After a cancer diagnosis, many patients feel overwhelmed and may face immense physical, emotional, and spiritual turmoil. However, in order to obtain the best prognosis and take control of their situation, patients may want to develop a comprehensive plan to move forward and fight the cancer. With that in mind, here are some necessary steps to take after a cancer diagnosis.
Surround yourself with support
According to Dave Visel, author of Living With Cancer, “no one should go through a fight against cancer alone.” If you’ve been diagnosed with cancer, surround yourself with a support system of friends and close friends. Whether you feel comfortable opening up to your spouse or a close friend, it’s important to find someone who you can talk to about more serious issues.
In addition, don’t hesitate to reach out for professional support. Being diagnosed with a life-threatening disease can take a serious toll on your mental health, and moving forward alone can be a stressful and emotionally devastating experience.
In order to manage your mental health and potentially improve your prognosis, reach out to a mental health professional. Cognitive behavioral therapy and dialectical behavior therapy have been shown to effectively treat mental health issues and can help individuals diagnosed with cancer feel more mindful while relieving symptoms of anxiety and depression.
Take control of your situation
It can seem difficult to stay motivated or organized after being diagnosed with cancer. To take control of your situation, start a notebook or planner to track appointments, doctor’s contract information, and other relevant information. Take your planner with you to each appointment and write down notes for your test results and treatment options. In addition, create a list of questions you have for your doctor to ask at your next visit.

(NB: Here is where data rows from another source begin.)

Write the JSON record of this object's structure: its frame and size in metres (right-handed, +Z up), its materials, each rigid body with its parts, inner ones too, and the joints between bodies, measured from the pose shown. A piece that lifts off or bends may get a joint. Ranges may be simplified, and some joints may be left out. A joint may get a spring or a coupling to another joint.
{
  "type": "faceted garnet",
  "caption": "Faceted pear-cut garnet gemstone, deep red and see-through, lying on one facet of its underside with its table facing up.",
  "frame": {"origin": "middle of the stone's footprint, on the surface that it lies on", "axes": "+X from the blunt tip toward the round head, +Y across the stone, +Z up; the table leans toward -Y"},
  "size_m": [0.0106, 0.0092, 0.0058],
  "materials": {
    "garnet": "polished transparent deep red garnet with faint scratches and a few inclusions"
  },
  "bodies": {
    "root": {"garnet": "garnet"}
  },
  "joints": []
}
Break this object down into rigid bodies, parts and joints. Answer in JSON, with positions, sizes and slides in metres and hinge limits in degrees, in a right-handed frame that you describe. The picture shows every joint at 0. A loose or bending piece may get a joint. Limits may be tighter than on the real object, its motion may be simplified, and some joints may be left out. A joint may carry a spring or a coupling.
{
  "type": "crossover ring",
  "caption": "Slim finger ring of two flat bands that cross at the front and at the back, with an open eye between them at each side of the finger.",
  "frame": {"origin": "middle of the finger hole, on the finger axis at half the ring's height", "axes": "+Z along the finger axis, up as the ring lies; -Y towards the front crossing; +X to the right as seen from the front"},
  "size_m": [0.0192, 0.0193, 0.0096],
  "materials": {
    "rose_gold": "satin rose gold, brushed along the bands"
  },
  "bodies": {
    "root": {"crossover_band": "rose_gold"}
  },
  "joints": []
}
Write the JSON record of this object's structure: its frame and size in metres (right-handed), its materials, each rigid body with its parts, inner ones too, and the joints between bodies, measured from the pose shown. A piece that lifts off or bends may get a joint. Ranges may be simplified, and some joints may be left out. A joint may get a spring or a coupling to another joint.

It’s also important to take the time to thoroughly research your diagnosis. Learning more about your cancer diagnosis and treatment options can give you peace of mind and make the situation feel less overwhelming. However, it’s important to research your diagnosis at a pace that feels comfortable for you. According to Katherine DuHamel, a health psychologist, “a lot of information is exactly what [some people] need,” while “others might not want too much right away.”
While conducting research, make sure to only consult trustworthy sources. The American Cancer Society and National Cancer Institute are unbiased sources that can help you learn more information about your diagnosis.
Practice preventative measures
After being diagnosed with cancer, it’s important to stay on top of your mental and physical health. A full body MRI scan for cancer is an accurate and effective way to detect physical abnormalities and identify tumors. Since advanced MRI technology does not expose patients to harmful radiation, it’s safe for individuals undergoing chemotherapy.
If you smoke, quitting will significantly lower your risk of developing a second cancer and reduce your risk of heart disease and stroke. Additionally, take measures to avoid secondhand smoke. Although secondhand smoke isn’t as bad as smoking first-hand, spending time around smokers can raise your risk of cancer, heart disease, and stroke.
Individuals facing a cancer diagnosis should consider exercising regularly. Exercise can seem like an impossible task for individuals undergoing treatment or those who have busy schedules. However, regular exercise can help elevate mood, improve overall health, and counter fatigue by releasing endorphins. Exercising regularly, as well as maintaining a healthy weight and eating healthy, can also lower your risk of developing other chronic diseases.
Although a cancer diagnosis can send patients into shock, it’s paramount for individuals diagnosed with cancer to surround themselves with support, take control of their situation, and practice preventative measures in order to improve their prognosis.